**DATASET EXTRACT**
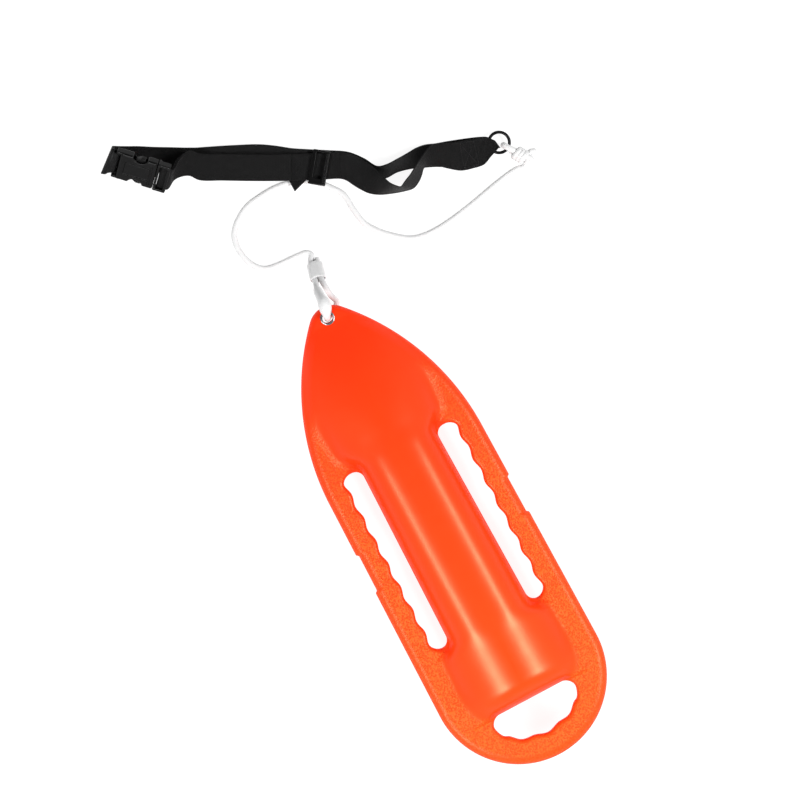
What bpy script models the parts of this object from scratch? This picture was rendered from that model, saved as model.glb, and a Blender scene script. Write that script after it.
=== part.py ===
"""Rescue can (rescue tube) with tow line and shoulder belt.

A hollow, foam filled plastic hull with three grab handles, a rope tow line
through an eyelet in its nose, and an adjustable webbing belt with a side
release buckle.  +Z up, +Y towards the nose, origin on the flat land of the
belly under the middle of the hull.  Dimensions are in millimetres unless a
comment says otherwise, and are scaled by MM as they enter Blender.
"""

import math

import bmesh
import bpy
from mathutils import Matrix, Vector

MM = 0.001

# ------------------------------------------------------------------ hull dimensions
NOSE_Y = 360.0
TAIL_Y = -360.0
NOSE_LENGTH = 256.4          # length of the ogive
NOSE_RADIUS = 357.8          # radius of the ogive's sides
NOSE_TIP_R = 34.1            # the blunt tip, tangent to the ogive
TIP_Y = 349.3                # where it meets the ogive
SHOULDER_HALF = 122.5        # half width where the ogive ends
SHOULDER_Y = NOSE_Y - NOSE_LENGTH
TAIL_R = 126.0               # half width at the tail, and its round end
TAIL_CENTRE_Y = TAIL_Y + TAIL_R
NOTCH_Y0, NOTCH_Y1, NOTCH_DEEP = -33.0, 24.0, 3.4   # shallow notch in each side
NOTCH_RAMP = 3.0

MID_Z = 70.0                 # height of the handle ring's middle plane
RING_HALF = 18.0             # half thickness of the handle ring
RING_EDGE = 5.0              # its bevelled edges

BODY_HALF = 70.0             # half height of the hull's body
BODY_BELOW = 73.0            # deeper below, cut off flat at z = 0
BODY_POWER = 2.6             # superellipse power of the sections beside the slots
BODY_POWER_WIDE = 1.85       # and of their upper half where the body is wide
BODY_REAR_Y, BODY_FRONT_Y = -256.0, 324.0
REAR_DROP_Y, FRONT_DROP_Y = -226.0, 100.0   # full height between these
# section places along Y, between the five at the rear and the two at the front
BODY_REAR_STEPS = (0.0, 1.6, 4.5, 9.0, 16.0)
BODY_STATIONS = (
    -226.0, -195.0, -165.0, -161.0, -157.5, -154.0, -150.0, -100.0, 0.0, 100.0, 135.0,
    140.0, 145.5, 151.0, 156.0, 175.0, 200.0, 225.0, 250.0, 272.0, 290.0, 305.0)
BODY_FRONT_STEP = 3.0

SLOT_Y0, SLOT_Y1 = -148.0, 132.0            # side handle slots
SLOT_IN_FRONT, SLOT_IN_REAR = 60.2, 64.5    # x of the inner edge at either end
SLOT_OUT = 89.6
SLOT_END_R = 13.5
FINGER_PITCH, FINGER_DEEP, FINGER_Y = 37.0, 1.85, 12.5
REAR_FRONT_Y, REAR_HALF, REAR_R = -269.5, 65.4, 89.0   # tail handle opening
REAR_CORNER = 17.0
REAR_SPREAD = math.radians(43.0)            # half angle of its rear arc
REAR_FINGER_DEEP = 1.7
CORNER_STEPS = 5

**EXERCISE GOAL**
Return the lines above precisely as they appear, beginning at the first line and ending at the line with "and shoulder belt.", and nothing after it.

**FULL RESPONSE**
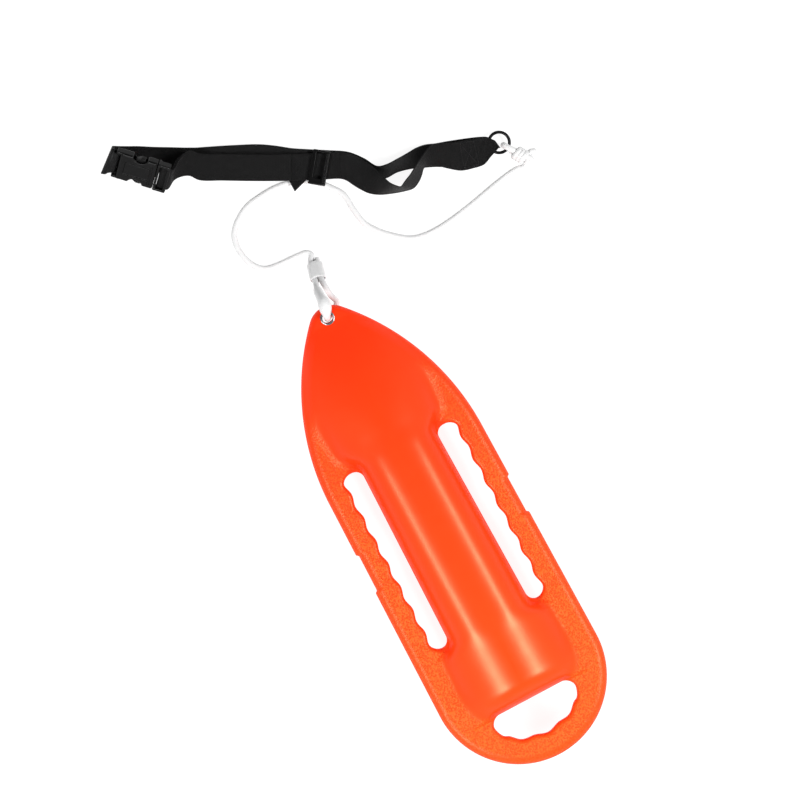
What bpy script models the parts of this object from scratch? This picture was rendered from that model, saved as model.glb, and a Blender scene script. Write that script after it.
=== part.py ===
"""Rescue can (rescue tube) with tow line and shoulder belt.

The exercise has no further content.